Eu ouvia muito distintamente aquela multidão na escada, espreitei pelo buraco da fechadura, calculei que estaria congestionada até à entrada do prédio; tentar atravessar em sentido oposto aquela multidão embriagada pela oportunidade de uma injecção que os livrasse da peste seria um suicídio. Fui novamente até à janela, e a rua convidou-me; não tinha alternativa, ou saltava e talvez me salvasse para encontrar a minha Mary ou ficava ali a morrer de desespero se os aerossóis não me dessem o golpe de misericórdia. 
Olhei, mais uma vez para a rua; havia lá em baixo uma vegetação rasteira que as chuvas de inverno tinham feito crescer o suficiente para, talvez, me proporcionarem o milagre de um colchão de amortecimento da aterragem. 
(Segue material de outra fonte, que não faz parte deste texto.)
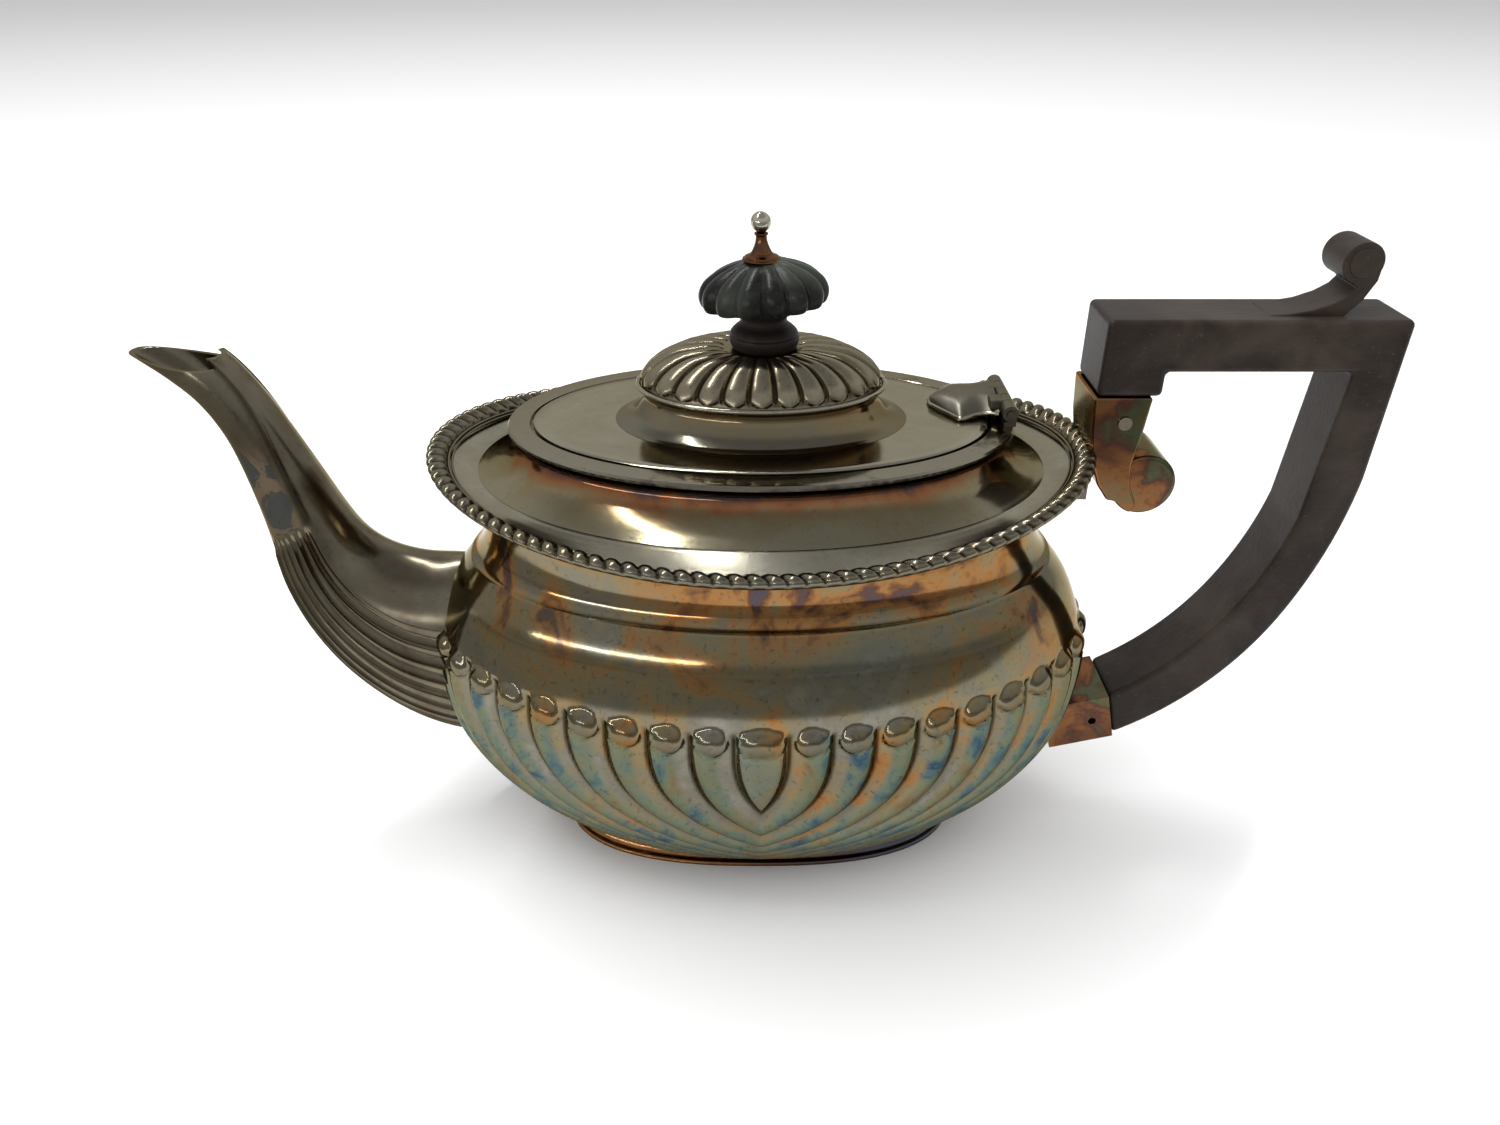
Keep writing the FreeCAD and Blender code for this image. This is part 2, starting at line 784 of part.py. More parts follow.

Acreditando nesse milagre, lancei-me do peitoril da janela, os pés voltados para o solo; 
Oh! azar dos azares!, ocorreu-me a meio da queda a dúvida de ter ou não ter fechado a porta e retirado a chave. 
Acontece-me frequentemente: Mary! 
Diz! 
Recordas-te se eu terei fechado a porta e tirado a chave? 
Na dúvida, fiz a pressão possível para inverter a queda, e acreditem, fui bem sucedido; como vinha de costas, passei o parapeito da janela com um salto à Dick Fosbury! E caí em cima de uma multidão que, entretanto, se apinhara na minha sala. 
A verem um  fantasma, só poderia ter-lhes parecido um fantasma, a entrar do céu pela janela, e ainda por cima de costas, fugiram aterrorizados, ficou a sala vazia em três tempos.
Mary! Mary! Mary! 
O que é que se passa Arnold? 
Temos Voltaren cá em casa? 
Caíste? Onde é que caíste? 
Depois explico-te; agora preciso que me ponhas Voltaren nas costas e me deixes dormir mais um pouco.